Beda Pendapat Guru dan Murid Belajar dari Al-Fatih dan Syaikh Al-Kurani
Penulis: Dr. Hepi Andi Bastoni, MA, MPd.I
Hubungan antara guru dan murid tak selalu mesra. Sangat mungkin ada perselisihan yang terjadi. Tersebab mereka juga manusia. Bisa karena kekhilafan atau memang berbeda haluan. Ini juga yang pernah terjadi antara Muhammad al-Fatih Panglima Perang Turki Utsmani yang berhasil membebaskan Konstantinopel dan gurunya Syaikh Al-Kurani, seorang ulama terkenal pada masanya.
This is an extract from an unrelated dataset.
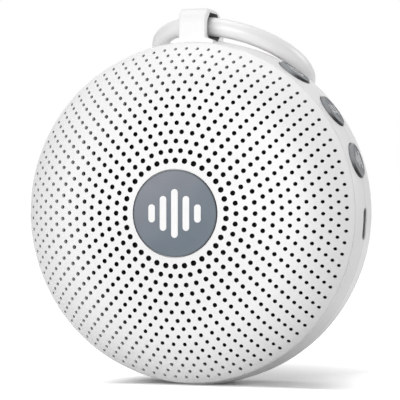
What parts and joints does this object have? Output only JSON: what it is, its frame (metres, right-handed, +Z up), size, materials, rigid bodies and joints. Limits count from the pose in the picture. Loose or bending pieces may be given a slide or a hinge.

Bagaimana kisahnya?
Setelah Sultan Murad wafat dan digantikan putranya Muhammad Al-Fatih, ia menawarkan kepada sang guru yaitu Syaikh Al-Kurani jabatan menteri. Namun Al- Kurani menolak. Setelah ditawarkan kepadanya jabatan Qadhi militer, Al-Kurani menerima. Al-Fatih menginginkan Al-Kurani menjadi Qadhi di Bursa, sebuah kota di Turki yang berada di Benua Asia.
Suatu saat, datanglah surat dari Al-Fatih. Dalam surat itu menurut Al-Kurani, ada perkara yang menyelisihi syariat. Ia tidak setuju. Syaikh Al-Kurani pun merobek surat tersebut. Seketika Al-Fatih kecewa. Ia pun melepaskan jabatan Al-Kurani. Tanpa beban, Syaikh Al-Kurani pergi meninggalkan Turki menuju Kairo, Mesir.
Belakangan, Al-Fatih menyesal dengan tindakannya itu, hingga akhirnya ia meminta kepada Sultan Qitbay, penguasa Mesir, untuk mengirim Al-Kurani kembali ke Turki. Akhirnya, Al-Kurani kembali ke Turki dan menjabat sebagai Qadhi. Bahkan selanjutnya Al-Fatih mengangkatnya sebagi mufti. (Asy-Syaqa`iq An Nu’maniyah, hal. 52, 53).
Lalu pelajaran apa yang bisa dipetik dari kisah ini?
Sikap tegas sang guru.
Syaikh Al-Kurani tidak pandang bulu. Meski Al-Fatih adalah atasannya sekaligus murid, tapi kalau salah tetap disebut salah. Keberaniannya merobek surat Al-Fatih, ini merupakan keberanian yang luar biasa. Tak banyak yang bisa bersikap seperti ini.
Yang tak kalah menarik, ketika diberhentikan, tak ada beban dalam diri Al-Kurani. Ia menerima tanpa ada protes. Baginya, jabatan adalah amanah yang justru akan dimintai pertanggungjawaban di akhirat kelak.
Sikap jantan sang murid.
Di sisi lain, ketika menyadari bahwa dirinya salah, Al-Fatih dengan sepenuh rendah hati meminta maaf kepada gurunya. Bahkan bukan hanya itu, ia kembali memanggil sang guru dan mengembalikan jabatannya. Ini buah dari ketawadhuan tingkat tinggi. Padahal, kala itu Al-Fatih adalah pemimpin tertinggi bagi Turki Utsmani. Tak sulit baginya mencari pengganti Syaikh Al-Kurani. Tapi Al-Fatih bukanlah ibarat kacang yang lupa dengan kulitnya. Apa pun, Al-Kurani adalah gurunya dan tetap menjadi gurunya, dan tidak ada bekas guru. Selain itu, Al-Kurani adalah ulama yang harus dihormati.
Kisah ini tak hanya menyisipkan keteladanan baiknya hubungan antara guru dan murid tapi juga ulama dan umara’. Jika dalam sebuah negara, bisa terjalin hubungan baik antara ulama dan umara’, kita berharap akan tegaknya kejayaan di wilayah itu. Tentu umara’ tawadhu’ seperti Al-Fatih dan ulama berani sekaliber Al-Kurani.